We can exert control over which data to replicate. All databases, one or more databases, or tables within a database can all be selectively replicated as well.
The main mechanism used in replication is the binary log. If binary logging is enabled, all updates to the database (data manipulation and data definition) are written into the binary log as binlog events. Slaves read the binary log from each master in order to access the data to replicate.
In this particular approach, masters and slaves do not need to be in constant communication with each other. We can take the servers offline or disconnect from the network, and when they come back, replication will continue where it left off. The slave in this case will be in access read only mode, the data copying from Master to slave will be on real time without any lag. Hence, on the BI and reporting front, we can have real time BI capabilities.
Approach 2 : Usage of Third party tools
The second approach which can be used for data replication from Master DB to Slave DB is by the usage of DB replication third party tools. One of the example which could be cited here is a tool like Tungsten. Tungsten is an open source third party data replicator tool. It not only works on MySQL but also on Maria DB. Tungsten can help solve problems like promoting masters easily from pools of slaves, replicating data between different database versions, replicating efficiently across sites, building complex topologies, and parallelizing data flow between servers.
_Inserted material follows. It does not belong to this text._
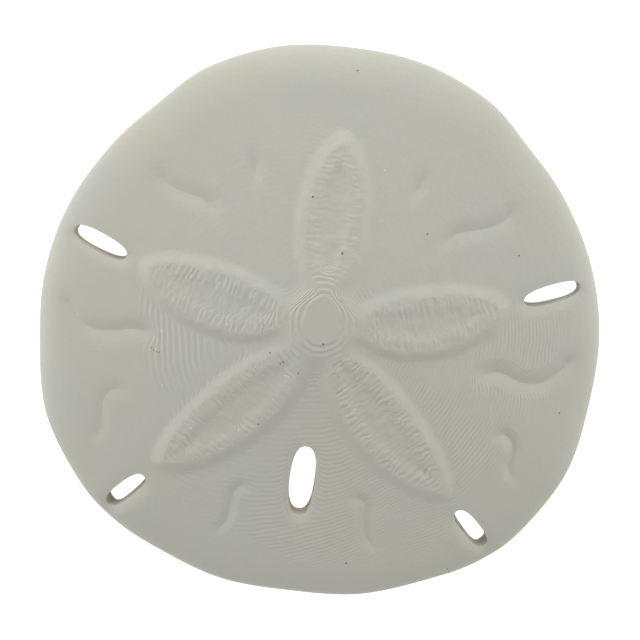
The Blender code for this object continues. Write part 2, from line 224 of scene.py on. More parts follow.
# The finest relief is bump: the edges of the layers on upright walls, the slanting strokes of the first layer
# on the underside, which reaches up to UNDER_HEIGHT, and a grain.
BEAD_WIDTH = 0.45
UNDER_HEIGHT = 0.2
UPRIGHT_RANGE = (0.6, 0.2)
WALL_RELIEF, UNDER_RELIEF, GRAIN_RELIEF = 0.012, 0.02, 0.012

# Dark specks in the plastic, and pale painted glints: (across, along, radius). Both fade out between two
# shares of the radius.
SPECK, SPECK_SHARE = (0.05, 0.045, 0.04), 0.85
PAINTED_GLINT, PAINTED_GLINT_SHARE = (0.8, 0.8, 0.74), 0.7
SPECK_EDGE = (1.2, 0.7)
SPECKS = ((-3.2, 16.9, 0.14), (1.8, 9.6, 0.16), (0.6, -3.4, 0.14), (13.4, 13.4, 0.12), (26.8, 11.6, 0.12),
          (35.7, -10.7, 0.13), (7.8, -36.5, 0.14), (-6.7, -5.7, 0.13), (1.0, 34.8, 0.12), (-7.2, -16.4, 0.12),
          (-23.5, -7.4, 0.09), (-23.2, -7.7, 0.1), (-22.8, -7.9, 0.08), (-22.4, -7.9, 0.1),
          (22.7, -36.1, 0.1), (23.0, -36.5, 0.08), (23.1, -36.8, 0.1), (-4.7, -6.8, 0.1), (-2.4, -8.1, 0.11),
          (-5.1, -7.0, 0.08))
# The pale spots are painted glints, as of light on tiny lumps of plastic.
PAINTED_GLINTS = ((-22.3, -4.8, 0.13), (-14.9, 3.3, 0.14), (-13.2, -2.4, 0.12), (-8.6, -8.0, 0.14),
               (-16.7, -18.3, 0.15), (-5.8, -1.7, 0.12), (6.4, 21.6, 0.14), (-34.7, -4.3, 0.12),
               (-21.5, -12.7, 0.13), (-2.9, -5.5, 0.11))

# The white table and the light: (name, place, width, power). The brightest light is beyond the front petal,
# and lower ones stand at the sides and behind.
TABLE_HEIGHT = -0.05
TABLE_HALF_WIDTH = 4000.0
TABLE_COLOUR, TABLE_ROUGHNESS, TABLE_GLOW = (0.3, 0.3, 0.3, 1), 0.8, 1.0
WHITE = (1, 1, 1, 1)
WORLD_STRENGTH = 0.284
LIGHTS = (
    ("front_light", (-92, 794, 510), 600, 5.1),
    ("left_light", (-864, -100, 230), 600, 3.6),
    ("right_light", (864, 100, 230), 600, 3.0),
    ("rear_light", (92, -794, 230), 600, 0.85),
)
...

Tungsten Replicator runs equally well in cloud as well as locally hosted environments. Tungsten Replicator users range from tiny start-ups to the largest web properties on the planet.
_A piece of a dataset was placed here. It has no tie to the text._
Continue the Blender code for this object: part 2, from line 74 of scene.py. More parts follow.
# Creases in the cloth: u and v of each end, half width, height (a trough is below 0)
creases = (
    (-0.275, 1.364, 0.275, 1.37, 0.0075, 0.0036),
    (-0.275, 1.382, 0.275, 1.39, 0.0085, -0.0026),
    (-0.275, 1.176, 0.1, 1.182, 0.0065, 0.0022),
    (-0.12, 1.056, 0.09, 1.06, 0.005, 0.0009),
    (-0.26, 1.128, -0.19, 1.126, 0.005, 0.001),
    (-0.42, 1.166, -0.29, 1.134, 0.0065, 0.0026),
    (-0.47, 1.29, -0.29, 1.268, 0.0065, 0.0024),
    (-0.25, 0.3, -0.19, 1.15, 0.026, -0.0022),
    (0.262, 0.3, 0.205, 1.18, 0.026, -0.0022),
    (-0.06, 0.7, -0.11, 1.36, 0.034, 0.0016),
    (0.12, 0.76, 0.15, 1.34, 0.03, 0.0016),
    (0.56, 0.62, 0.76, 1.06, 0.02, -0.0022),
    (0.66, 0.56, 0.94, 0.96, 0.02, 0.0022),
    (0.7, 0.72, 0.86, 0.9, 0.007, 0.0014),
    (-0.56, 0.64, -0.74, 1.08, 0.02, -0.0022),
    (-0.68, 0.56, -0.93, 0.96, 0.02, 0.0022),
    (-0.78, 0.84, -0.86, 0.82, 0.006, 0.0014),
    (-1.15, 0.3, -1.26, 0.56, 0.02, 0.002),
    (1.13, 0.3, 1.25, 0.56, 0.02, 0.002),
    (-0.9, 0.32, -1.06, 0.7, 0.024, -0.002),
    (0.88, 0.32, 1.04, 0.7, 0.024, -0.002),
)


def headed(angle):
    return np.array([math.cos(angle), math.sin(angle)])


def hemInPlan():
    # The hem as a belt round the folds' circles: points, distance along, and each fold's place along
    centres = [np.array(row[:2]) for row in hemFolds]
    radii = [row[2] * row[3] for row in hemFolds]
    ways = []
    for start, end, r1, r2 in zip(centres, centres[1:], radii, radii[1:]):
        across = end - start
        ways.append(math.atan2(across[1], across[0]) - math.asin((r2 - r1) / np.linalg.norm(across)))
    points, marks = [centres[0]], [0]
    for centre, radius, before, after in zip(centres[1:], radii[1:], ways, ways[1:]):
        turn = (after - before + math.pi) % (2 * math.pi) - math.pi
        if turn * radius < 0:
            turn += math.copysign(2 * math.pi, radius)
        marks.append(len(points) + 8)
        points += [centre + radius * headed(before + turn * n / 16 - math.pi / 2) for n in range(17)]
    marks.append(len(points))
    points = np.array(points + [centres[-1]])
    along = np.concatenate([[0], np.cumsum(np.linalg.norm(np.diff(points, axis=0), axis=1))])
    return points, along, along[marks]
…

Approach 3: using ETL. CDC implement, free version
The third approach which could be followed is to use ETL. We are having open source ETL options which includes Talend Open Studio or Kettle – Pentaho Data Integrator.
For having the master slave databases configuration implemented, we would be implementing CDC (change data capture). By CDC we can identify, capture and deliver only the changes which are made to the master database. Frequency of the same can be set. Change Data Capture (CDC) is based on Publisher/Subscriber principle. The publisher captures the change data and makes it available to the subscribers. Implementing CDC will also help in reducing the workload on ETL since we would be sharing the information of only the changed data.
The advantages of implementing via ETL is security can be implemented like data encryption, while copying data we can have options like we can select which all tables data we want to replicate, how much amount of data we can to replicate, rules can be implemented while replicating etc.